I have implemented F32C in FPGA before, I have used the IDE and compiled C code for f32c using their compiler. So it must work. It must produce valid and working code? Right? The compiled programs do work, I know they do.

As next I create smallest test program (in assembler) to compile a few instructions for the picorv32 system.This is what f32c/fpgarduino riscv compiler emitted in listing file:

   9              loop1:
  10 0010 63080000 beq zero,zero,loop1
  11 0014 6F000001 j loop1
  12 0018 6F000001 j loop1
  13             
  14              loop2:
  15 001c 630E0000 beq zero,zero,loop2
  16 0020 6F00C001 j loop2
  17 0024 6F000001 j loop1

What!? This can not be! Can it be that risc-v has NO relative jumps or branches !?
Look at the code generated, both jump and branch instruction addressing is absolute.

This can not be! Looking at RISC-V specification. It clearly says that both branches and jumps use relative addressing. I am looking at the listing again.. absolute addresses? But the code generated by this compiler works in FPGA, I know it does. It really does. Well if executed by f32c implementation of RISC-V...

I just cant believe it, did f32c developers really changed the relative addressing to absolute addressing? And then patched the GCC and provided binaries for this patched riscv toolchain for everybody to download? And wonder why nothing works?

I just can describe how I felt when I realized that the f32c/fpgarduino developers indeed are using absolute addressing compiler and broken softcore. I was not happy at all.

Next try, more search.. and found, gnu-mcu-eclipse toolchain binaries for all host OS :) !
It takes some reading to find different commandline switches needed:

riscv-none-embed-gcc.exe -c -march=rv32i -mabi=ilp32 -Wa,-adhln -g start.S >start.lst

OK, opcode for relative branch to own location (forever loop) is 0x63000000 and NOP is 0x13000000 this is all I wanted to know for starters.

Double click on the BRAM and then in COE file editor init values can be entered:

NOP
NOP
L1: beq zero,zero, L1
NOP

Now it is exciting, does picorv32 execute the branch correctly?

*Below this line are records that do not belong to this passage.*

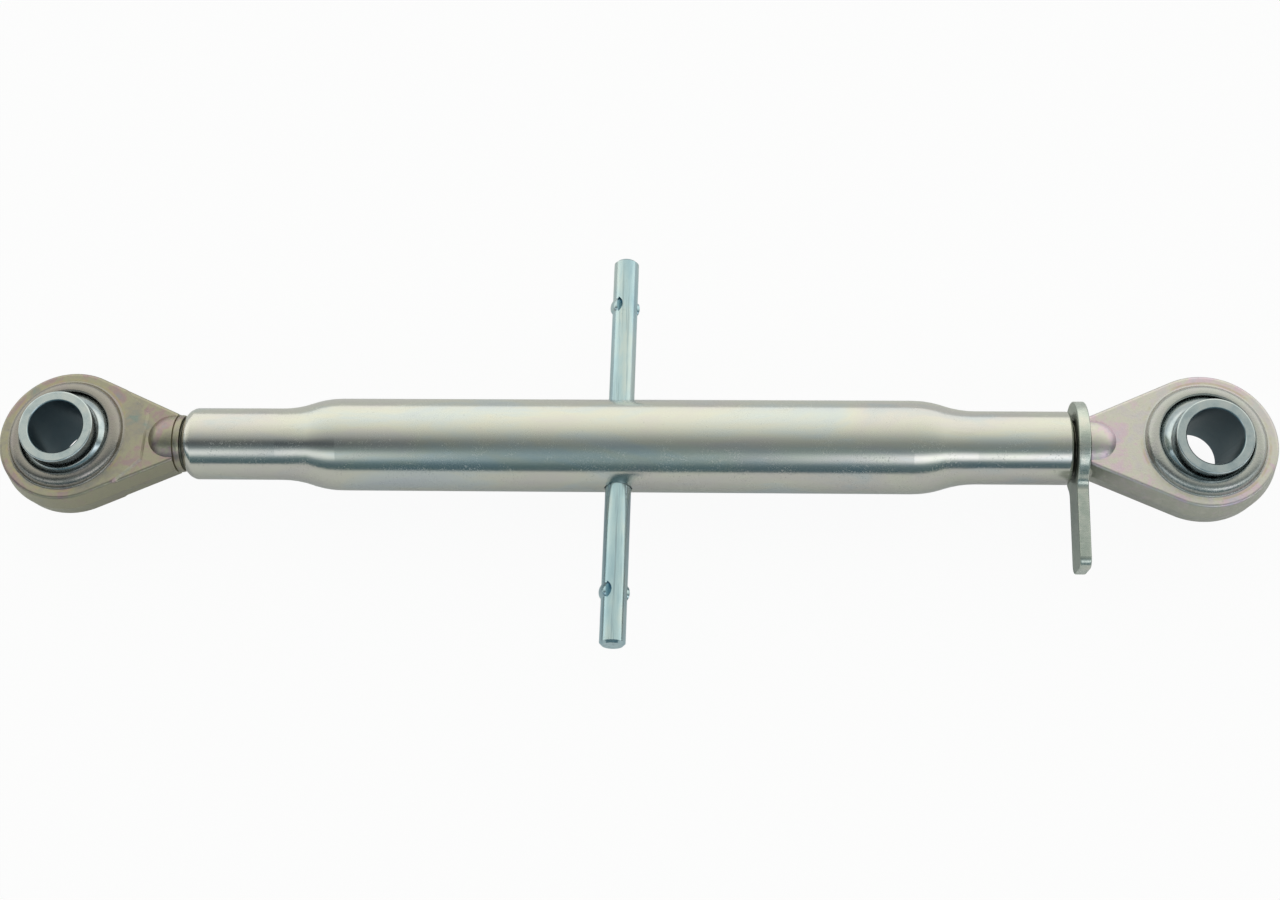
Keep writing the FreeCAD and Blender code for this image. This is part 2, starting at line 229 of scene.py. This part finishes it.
# ---- finishes ---------------------------------------------------------------------------------
def barrel_zinc():
    """Bright zinc on drawn tube: pastel clouds, fine lengthwise grain, frosty specks and scratches."""
    f = metal("barrel_zinc")
    p = f.place()
    clouds = f.noise(f.scaled(p, (0.35, 1, 1)), 24 * MM, 4, 0.6, 0.4)
    grain = f.noise(f.scaled(p, (0.04, 1, 1)), 0.8 * MM, 3)
    frost = f.step(f.noise(p, 0.9 * MM, 4, 0.75), 0.54, 0.66)
    frost = frost * f.step(f.noise(p, 11 * MM, 3), 0.4, 0.6)
    pits = f.step(f.cells(p, 2.8 * MM), 0.05, 0.13, 1.0, 0.0)
    pits = pits * f.step(f.noise(p, 9 * MM, 2), 0.52, 0.64)
    scratch_field = f.noise(f.scaled(p, (0.12, 1, 1)), 1.1 * MM, 1, 0.4, 0.6)
    scratches = f.step((scratch_field - 0.5).math("ABSOLUTE"), 0.0, 0.005, 1.0, 0.0)
    scratches = scratches * f.step(f.noise(p, 14 * MM, 1), 0.54, 0.68)
    tint = f.ramp(clouds, (
        (0.28, (0.54, 0.57, 0.62)), (0.40, (0.59, 0.62, 0.62)), (0.50, (0.64, 0.63, 0.57)),
        (0.60, (0.63, 0.60, 0.58)), (0.72, (0.55, 0.58, 0.60))))
    tint = f.blend(tint, (0.40, 0.41, 0.42), pits * 0.55)
    tint = f.blend(tint, (0.72, 0.73, 0.72), scratches * 0.4)
    roughness = 0.17 + (grain - 0.5) * 0.08 + frost * 0.26 + pits * 0.1
    height = grain * 0.3 + frost * 0.35 - scratches * 0.5 - pits * 0.3
    f.set(Base_Color=tint, Roughness=roughness, Normal=f.bump(height, 0.02 * MM, 0.4))
    return f.owner


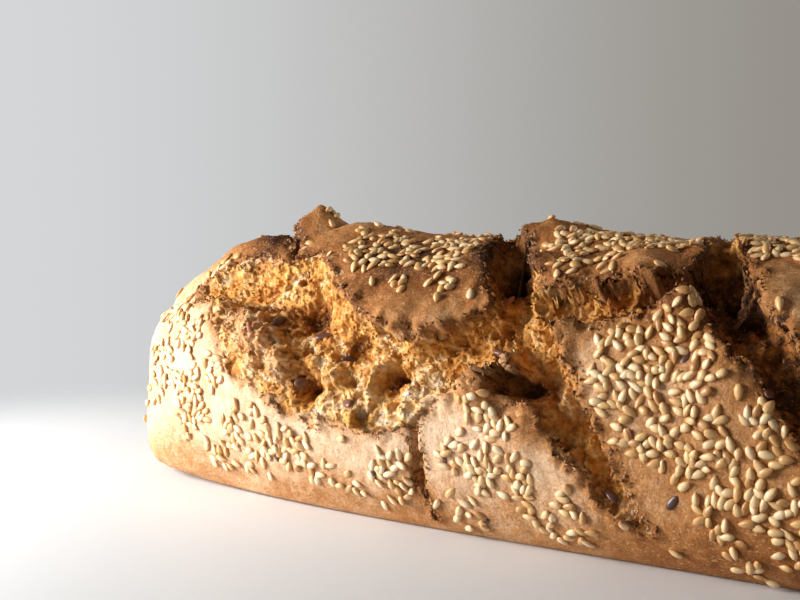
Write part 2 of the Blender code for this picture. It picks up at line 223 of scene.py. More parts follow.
def tears(points, x, w, hollowDepth=1.0, finest=None, wall=tearing["wall"]):
    # for each place: depth torn away, share torn, distance outside the torn edge, which way
    # the tear lies; finest are the sunk places, where the finest raggedness is read
    size, share = tearing["raggedSize"], tearing["raggedShare"]
    fine = size / tearing["raggedFine"]
    x = x + tearing["ragged"] * layered(points, [(1, size, 1), (share, fine, 2)])
    w = w + tearing["ragged"] * layered(points, [(1, size, 3), (share, fine, 4)])
    if finest is not None:
        for number, (height, grainSize) in enumerate(tearing["finest"]):
            x = x + height * noise(finest, grainSize, 31 + 2 * number)
            w = w + height * noise(finest, grainSize, 32 + 2 * number)
    deepest = np.zeros_like(x)
    inside = np.full_like(x, -1.0)
    edge = np.full_like(x, 99.0)    # further out than any form at a torn edge reaches
    toward = np.zeros((len(x), 2))
    for route in routes:
        for start, end in zip(route[:-1], route[1:]):
            run = end[:2] - start[:2]
            t = np.clip(((x - start[0]) * run[0] + (w - start[1]) * run[1]) / (run @ run), 0, 1)
            awayX = x - start[0] - t * run[0]
            awayW = w - start[1] - t * run[1]
            across = np.hypot(awayX, awayW)
            halfWidth = start[2] + t * (end[2] - start[2])
            depth = start[3] + t * (end[3] - start[3])
            share = 1 - across / halfWidth
            deepest = np.maximum(deepest, depth * smooth(0, wall, share))
            inside = np.maximum(inside, share)
            nearer = across - halfWidth < edge
            edge = np.where(nearer, across - halfWidth, edge)
            way = -np.stack([awayX, awayW], axis=-1) / np.maximum(across, 0.01)[:, None]
            toward = np.where(nearer[:, None], way, toward)
    torn = smooth(0, tearing["wall"] / 2, inside)
    for placeX, placeW, radius, extra in tearing["hollows"]:
        away = np.hypot(x - placeX, w - placeW) / radius
        deepest = deepest + torn * extra * (hollowDepth if extra > 0 else 1) * np.exp(-(away ** 2))
    return deepest, torn, edge, toward


def curledEdges(x, w):
    # highest of the pointed curls at each place, each exp(-away^curlPower)
    height = np.zeros_like(x)
    for placeX, placeW, rise, radius in tearing["curls"]:
        away = np.hypot(x - placeX, w - placeW) / radius
        height = np.maximum(height, rise * np.exp(-(away ** tearing["curlPower"])))
    return height


def swell(points, x, w):
    # slow unevenness of the whole crust: noise, and round rises and falls of exp(-away^2)
    height = layered(points, loaf["swells"])
    for placeX, placeW, rise, radius in tearing["rises"]:
        height = height + rise * np.exp(-((x - placeX) ** 2 + (w - placeW) ** 2) / radius ** 2)
    return height


crust = {
    "stepLeft": 0.72, "stepRight": 1.05, "leftTo": 48,
    "stepFront": 0.72, "stepBack": 1.6, "stepSole": 5, "frontFrom": -4, "soleFrom": 100,
    "endGap": 0.8, "tip": 0.3, "tipEdge": 20,
    "sink": 3.2, "diveWidth": 0.55,
    "overhang": 0.35, "overhangPerCurl": 0.18,
    "leanOutside": 4, "leanInside": 0.8, "leanFrom": (2, 10),
    # height, size and seed of the wrinkles all over, and of those near a torn edge
    "wrinkles": [(0.20, 3.4, 41), (0.22, 1.5, 42)],
    "rimWrinkles": [(0.9, 2.6, 43), (0.8, 1.35, 44)], "rimWidth": 5,
}


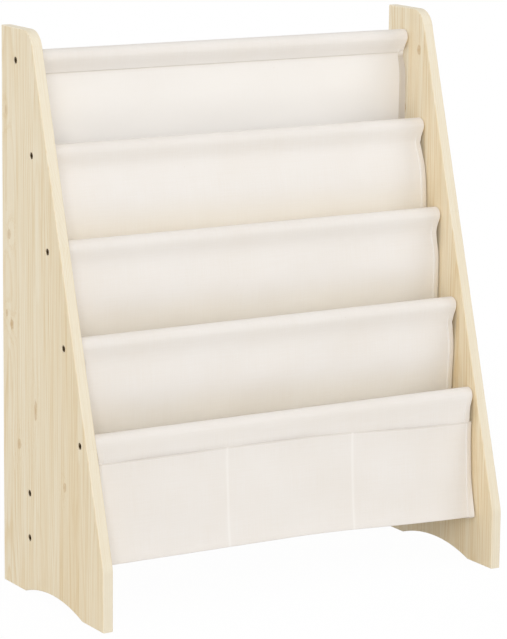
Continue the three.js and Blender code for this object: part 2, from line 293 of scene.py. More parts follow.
def make_sky():
    world = bpy.data.worlds.new("sky")
    sky = Finish(world)
    strength = seen_directly(sky) * (1 - SKY_LIGHT) + SKY_LIGHT
    background = sky.node("ShaderNodeBackground", {}, {"Color": WHITE, "Strength": strength})
    sky.node("ShaderNodeOutputWorld", {}, {"Surface": background})
    bpy.context.scene.world = world


def make_floor():
    finish = new_finish("floor")
    seen = seen_directly(finish)
    colour = finish.blend(seen, FLOOR_COLOUR, WHITE)
    plain = finish.node("ShaderNodeBsdfDiffuse", {}, {"Color": colour})
    white = finish.node("ShaderNodeEmission", {}, {"Color": WHITE, "Strength": 1})
    place = {0: finish.place()}
    distance = finish.node("ShaderNodeVectorMath", {"operation": "LENGTH"}, place, output="Value")
    near = (1 - distance / SHADOW_REACH).clipped() ** SHADOW_FADE_POWER
    share = seen * (1 - near * SHADOW_SHARE)
    mixed = finish.node("ShaderNodeMixShader", {}, {0: share, 1: plain, 2: white})
    finish.node("ShaderNodeOutputMaterial", {}, {"Surface": mixed})
    bpy.ops.mesh.primitive_plane_add(size=FLOOR_SIZE, location=(0, 0, -FLOOR_BELOW))
    floor = bpy.context.object
    floor.name = "floor"
    floor.data.materials.append(finish.owner)


make_sky()
make_floor()
bpy.context.scene.view_settings.view_transform = "Standard"
print("sky and floor made")

# %% [markdown]
# Five big area lamps do the modelling, as softboxes would. They stand far off, so that the top
# of the shelf is no brighter than its foot. Two of them light the front, the key from the left
# and a weaker fill from farther round on the right, and both reach over the sleeves into the
# pockets. A side lamp lifts the outer face of the left panel, a back lamp the back of the cloth,
# and a weak one overhead the tops of the sleeves.

# %% Lamps
# Each lamp: degrees round the shelf from its front, degrees up, distance, size in metres, watts
LAMPS = {
    "key_lamp": (-30, 22, 12, 6, 505),
    "fill_lamp": (52, 20, 12, 6, 265),
    "side_lamp": (-85, 12, 8, 3, 70),
    "back_lamp": (180, 8, 10, 4, 250),
    "top_lamp": (0, 78, 6, 4, 28),
}
SHELF_MIDDLE = Vector((0, 0, panel_height / 2))


def softbox(name, around, up, distance, size, watts):
    lamp = bpy.data.lights.new(name, "AREA")
    lamp.shape = "SQUARE"
    lamp.size = size
    lamp.energy = watts
    box = bpy.data.objects.new(name, lamp)
    around, up = math.radians(around), math.radians(up)
    toward = Vector((math.sin(around) * math.cos(up), -math.cos(around) * math.cos(up), math.sin(up)))
    box.location = SHELF_MIDDLE + toward * distance
    box.rotation_euler = (-toward).to_track_quat("-Z", "Y").to_euler()
    bpy.context.scene.collection.objects.link(box)


for name, settings in LAMPS.items():
    softbox(name, *settings)
print(len(LAMPS), "lamps made")

# %% [markdown]
# Each panel is glued up from narrow pine boards with the grain upright. A picture of wood would
# stretch on the edges, so the grain is made as a tree makes it: every board is cut from rings
# round its own pith. The distance from the pith, divided by the width of a year's ring, gives the
# late wood lines, which then run correctly over faces, edges and the arch. The two panels are
# cut from other trees, so the right one's piths are shifted. Lengths are in millimetres here.

# %% Year rings
BOARD_JOINTS = (44, 118, 192)
BOARD_PITH_DEPTHS = (14, 62, 178, 262)
BOARD_PITH_BEHINDS = (40, 26, 34, 48)
RIGHT_PITH_SHIFT = (31, 9)
PITH_LEAN = 0.02
RING_WIDTH = 2.8
RING_WANDER, RING_WAVER = 14.0, 1.3
# How fast each pattern changes in a millimetre across a panel, from front to back and upwards
PINE_RATES = {
    "drift": (0.004, 0.012, 0.0022),
    "waver": (0.03, 0.07, 0.011),
    "ragged": (0.3, 0.36, 0.2),
    "fibres": (2.2, 2.2, 0.03),
    "bands": (0.05, 0.07, 0.003),
    "face_streaks": (0.05, 0.42, 0.006),
    "rim_streaks": (0.62, 0.03, 0.006),
}


def stepped(position, joints, values):
    """A value for each board, which changes at the joints"""
    result = values[0]
    for joint, before, after in zip(joints, values, values[1:]):
        result = (position > joint) * (after - before) + result
    return result


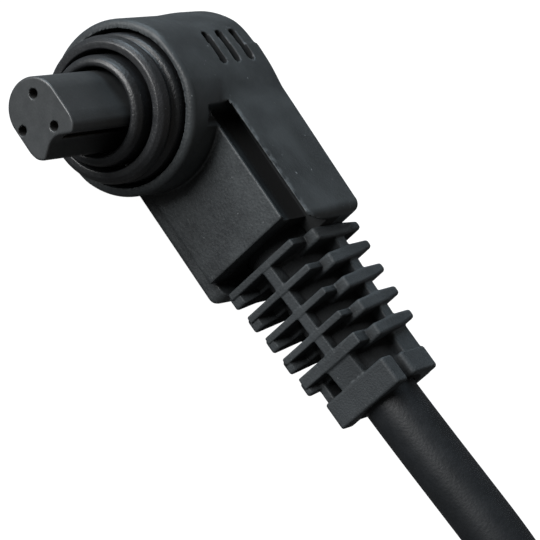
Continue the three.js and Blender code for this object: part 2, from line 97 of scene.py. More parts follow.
def make_camera():
    data = bpy.data.cameras.new("camera")
    data.lens = LENS
    data.sensor_width = 36
    data.clip_start = 0.01
    camera = bpy.data.objects.new("camera", data)
    up = CAMERA_RIGHT.cross(CAMERA_FORWARD)
    right = CAMERA_FORWARD.cross(up)
    turn = Matrix((right, up, -CAMERA_FORWARD)).transposed().to_4x4()
    camera.matrix_world = Matrix.Translation(place(CAMERA_AT)) @ turn
    bpy.context.scene.collection.objects.link(camera)
    bpy.context.scene.camera = camera


make_camera()

# ---- Materials ----


def colour_socket(sockets, name):
    """The colour socket of that name on a mix node, which has one for each type of data."""
    return next(s for s in sockets if s.name == name and s.type == "RGBA")


class Nodes:
    """A small builder for one material's node tree."""

    def __init__(self, name):
        self.material = bpy.data.materials.new(name)
        self.material.use_nodes = True
        self.tree = self.material.node_tree
        self.shader = self.tree.nodes["Principled BSDF"]
        self.position = self.add("ShaderNodeTexCoord").outputs["Object"]

    def add(self, kind, **settings):
        node = self.tree.nodes.new(kind)
        for key, value in settings.items():
            if key in node.inputs:
                node.inputs[key].default_value = value
            else:
                setattr(node, key, value)
        return node

    def link(self, a, b):
        self.tree.links.new(a, b)

    def noise(self, per_mm, detail=2.0, stretch=None):
        """A noise with so many features in a millimetre, stretched along an axis if asked."""
        node = self.add("ShaderNodeTexNoise", Scale=per_mm / MM, Detail=detail)
        source = self.position
        if stretch:
            mapping = self.add("ShaderNodeMapping")
            mapping.inputs["Scale"].default_value = stretch
            self.link(source, mapping.inputs["Vector"])
            source = mapping.outputs["Vector"]
        self.link(source, node.inputs["Vector"])
        return node.outputs["Fac"]

    def ramp(self, source, low, high, from_value=0.0, to_value=1.0):
        """A value taken from one range to another, and held at the ends of the new one."""
        node = self.add("ShaderNodeMapRange")
        limits = {"From Min": low, "From Max": high, "To Min": from_value, "To Max": to_value}
        for key, value in limits.items():
            node.inputs[key].default_value = value
        self.link(source, node.inputs["Value"])
        return node.outputs["Result"]

    def math(self, operation, a, b):
        node = self.add("ShaderNodeMath", operation=operation)
        for socket, value in zip(node.inputs, (a, b)):
            if isinstance(value, (int, float)):
                socket.default_value = value
            else:
                self.link(value, socket)
        return node.outputs[0]

    def mix(self, factor, dark, light):
        node = self.add("ShaderNodeMix", data_type="RGBA")
        self.link(factor, node.inputs["Factor"])
        for key, value in (("A", dark), ("B", light)):
            socket = colour_socket(node.inputs, key)
            if isinstance(value, tuple):
                socket.default_value = (*value, 1)
            else:
                self.link(value, socket)
        return colour_socket(node.outputs, "Result")

    def bump(self, height, distance_mm, strength=1.0):
        node = self.add("ShaderNodeBump", Strength=strength, Distance=distance_mm * MM)
        self.link(height, node.inputs["Height"])
        self.link(node.outputs["Normal"], self.shader.inputs["Normal"])

    def set(self, **sockets):
        for key, value in sockets.items():
            name = key.replace("_", " ")
            if isinstance(value, (int, float, tuple)):
                value = (*value, 1) if isinstance(value, tuple) and len(value) == 3 else value
                self.shader.inputs[name].default_value = value
            else:
                self.link(value, self.shader.inputs[name])


def plastic(
    name, dark, light, roughness, grain_mm, specks=0.0, per_mm=7.0, edge_highlight=0.0, level=0.5, front=False
):
    """Moulded plastic: fine grain, slow changes of tone, a few pale specks of dust, edges painted pale as a
    highlight, and deep corners and gaps painted dark as shade.

    With front, the grain is strong only on the faces that look along -Y."""
    n = Nodes(name)
    grain = n.noise(per_mm, 3)
    if front:
        split = n.add("ShaderNodeSeparateXYZ")
        n.link(n.add("ShaderNodeTexCoord").outputs["Normal"], split.inputs[0])
        mask = n.ramp(split.outputs["Y"], -0.6, -0.85, 0.25, 1)
        grain = n.math("ADD", n.math("MULTIPLY", n.math("SUBTRACT", grain, 0.5), mask), 0.5)
    cloud = n.noise(0.35, 3)
    tone = n.math("ADD", n.ramp(cloud, 0.35, 0.65, 0, 0.5), n.ramp(grain, 0.3, 0.7, 0, 0.5))
    colour = n.mix(tone, dark, light)
    if specks:
        dots = n.ramp(n.noise(per_mm * 0.6, 1), 0.76, 0.82, 0, specks)
        colour = n.mix(dots, colour, (0.3, 0.32, 0.33))
    # Painted highlight: edges near an outer corner are painted pale where light would catch them, broken up
    # by noise.
    if edge_highlight:
        edge = n.add("ShaderNodeAttribute", attribute_name="edge").outputs["Fac"]
        broken = n.math("MULTIPLY", edge, n.ramp(n.noise(2.2, 4), 0.4, 0.62))
        colour = n.mix(n.math("MULTIPLY", broken, edge_highlight), colour, (0.2, 0.22, 0.23))
    # Painted shade: deep corners and gaps are painted darker, where shade falls; the mesh carries how shut
    # in each point is.
    shut = n.add("ShaderNodeAttribute", attribute_name="shut").outputs["Fac"]
    colour = n.mix(n.ramp(shut, 0, 1, 0, 0.9), colour, tuple(0.25 * c for c in dark))
    rough = n.ramp(n.noise(1.6, 4), 0.3, 0.7, roughness - 0.06, roughness + 0.06)
    rough = n.math("MAXIMUM", rough, n.ramp(shut, 0, 1, 0, 0.95))
    n.set(Base_Color=colour, Roughness=rough, Specular_IOR_Level=level)
    n.bump(grain, grain_mm)
    return n.material


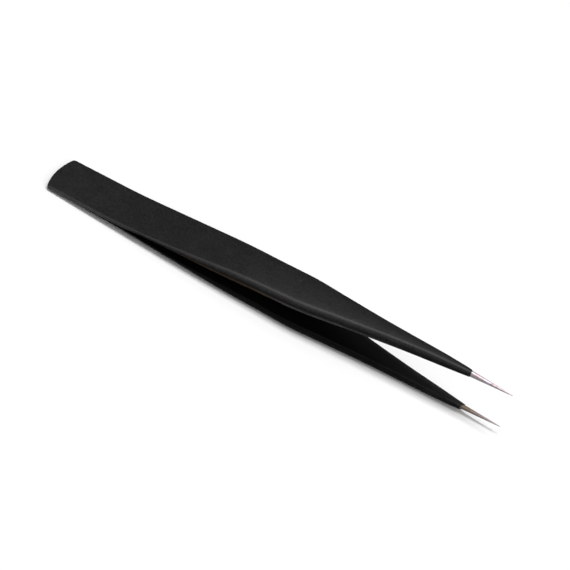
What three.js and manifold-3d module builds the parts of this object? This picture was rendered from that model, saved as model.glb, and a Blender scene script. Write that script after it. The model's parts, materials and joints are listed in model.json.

And it is working - program counter goes from 0 to 4 then to 8 where the branch instruction is, next location is also fetched, then execution continues again from location 8 the forever loop is working.

It is clearly visible in the trace that there is pretty large latency fetching the instructions from BRAM over AXI bus. Sure this is far away from optimal, but at least it works, and it is now instantly possible to create Vivado design with picorv32 that can use any of the AXI IP cores available for Vivado.
For faster BRAM access it would possible make sense to split the picorv32 bus address space between AXI and LMB and put the BRAM block on LMB bus. This is also not complicated, but right now not of primary importance.

1 comment:

  1. Hi Antti,

    I just bumped into this post, and can't reproduce your results with the f32c's toolchain, which (in riscv case) is a combo of totally unpatched gcc-7.2 and binutils 2.29. Here's the output:

    % riscv32-elf-gcc -march=rv32i -mabi=ilp32 -ffreestanding -c test.S
    % riscv32-elf-objdump -S test.o
    test.o: file format elf32-littleriscv
    Disassembly of section .text:

    00000000 :
    0: 00000063 beqz zero,0
    4: ffdff06f j 0
    8: ff9ff06f j 0

    0000000c :
    c: 00000063 beqz zero,c
    10: ffdff06f j c
    14: fedff06f j 0

    NB f32c uses this toolchain 2017, so I'm puzzled on how did you get the results you posted?